Supermassive black holes contain between a million and a billion times as much mass as a stellar-mass black hole. Scientists are uncertain how supermassive black holes form, but one theory is that they result from the combining of stellar-mass black holes.

A scale on the bottom shows mass (relative to the Sun) from 1 to 1 million and beyond. Stellar-mass black holes are shown on the left side of the scale between about 10 and 100 solar masses, followed on the right by intermediate-mass black holes from 100 to over 100,000 stellar masses followed by supermassive black holes from about 1 million on.

This chart illustrates the relative masses of super-dense cosmic objects, ranging from white dwarfs to the supermassive black holes encased in the cores of most galaxies. | › Full image and caption

Our local galactic center’s black hole, Sagittarius A*, is a supermassive black hole with a mass of about four million suns, which is fairly small for a supermassive black hole. NASA’s Hubble Space Telescope and other telescopes have determined that many galaxies have supermassive black holes at their center.

A bright-white collection of stars is surrounded by a berry colored swirl of stellar dust and stars.

This image shows the center of the Milky Way galaxy along with a closer view of Sagittarius A*. It was made by combining X-ray images from NASA's Chandra X-ray Observatory (blue) and infrared images from the agency's Hubble Space Telescope (red and yellow). The inset shows Sgr A* in X-rays only, covering a region half a light year wide. Image credit: X-ray: NASA/UMass/D.Wang et al., IR: NASA/STScI | › Full image and caption

Why They're Important

Black holes hold allure for everyone from young children to professional astronomers.

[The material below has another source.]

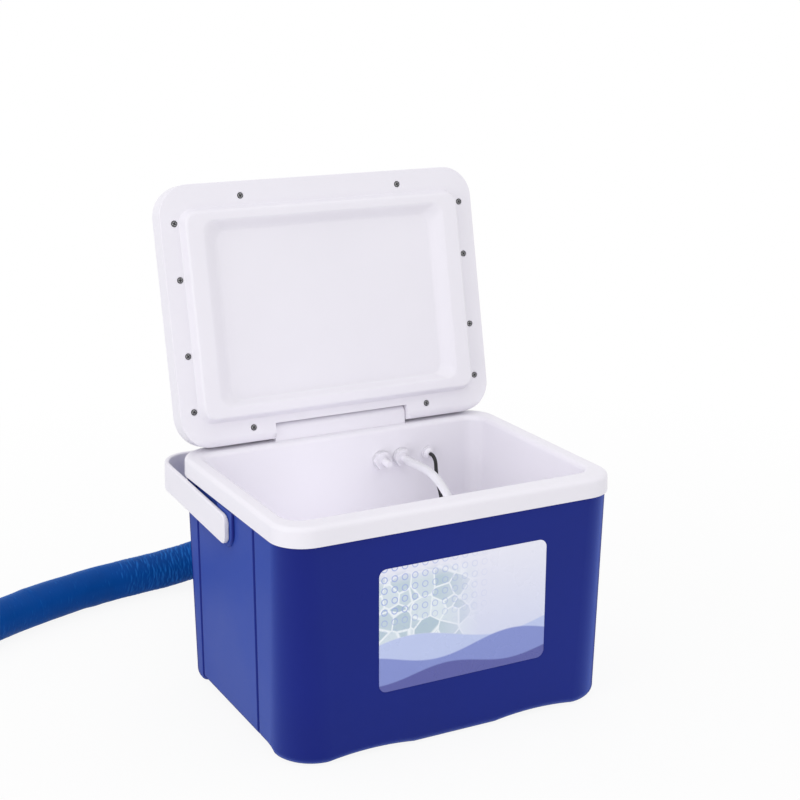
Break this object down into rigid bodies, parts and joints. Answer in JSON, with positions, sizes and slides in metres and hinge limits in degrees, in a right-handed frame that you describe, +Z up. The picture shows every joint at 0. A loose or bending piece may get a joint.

For astronomers, in particular, learning about Sagittarius A* is important because it provides insights into the formation of our galaxy and black holes themselves.

Understanding the physics of black hole formation and growth, as well as their surrounding environments, gives us a window into the evolution of galaxies. Though Sagittarius A* is more than 26,000 light years (152 quadrillion miles) away from Earth, it is our closest supermassive black hole. Its formation and physical processes influence our galaxy as galactic matter continually crosses the event horizon, growing the black hole’s mass.

Studying black holes also helps us further understand how space and time interact. As one gets closer to a black hole, the flow of time slows down compared with the flow of time far from the black hole. In fact, according to Einstein’s theory of general relativity, the flow of time slows near any massive object. But it takes an incredibly massive object, such as a black hole, to make an appreciable difference in the flow of time. There's still much to learn about what happens to time and space inside a black hole, so the more we study them, the more we can learn.

How Scientists Imaged Sagittarius A*

Black holes, though invisible to the human eye, can be detected by observing their effects on nearby space and matter. As a result of their enormous mass, black holes have extremely high gravity, which pulls in surrounding material at rapid speeds, causing this material to become very hot and emit X-rays.

This video explains how Sagittarius A* appears to still have the remnants of a blowtorch-like jet dating back several thousand years. Credit: NASA | Watch on YouTube

X-ray-detecting telescopes such as NASA’s Chandra X-ray Observatory can image the material spiraling into a black hole, revealing the black hole’s location. NASA’s Hubble Space Telescope can measure the speed of the gas and stars orbiting a point in space that may be a black hole. Scientists use these measurements of speed to determine the mass of the black hole. Hubble and Chandra are also able to image the effects of gravitational lensing, or the bending of light that results from the gravitational pull of black holes or other high-mass objects such as galaxies.

A bright central blob is surrounded by blue halos and whisps forming a sort of target pattern.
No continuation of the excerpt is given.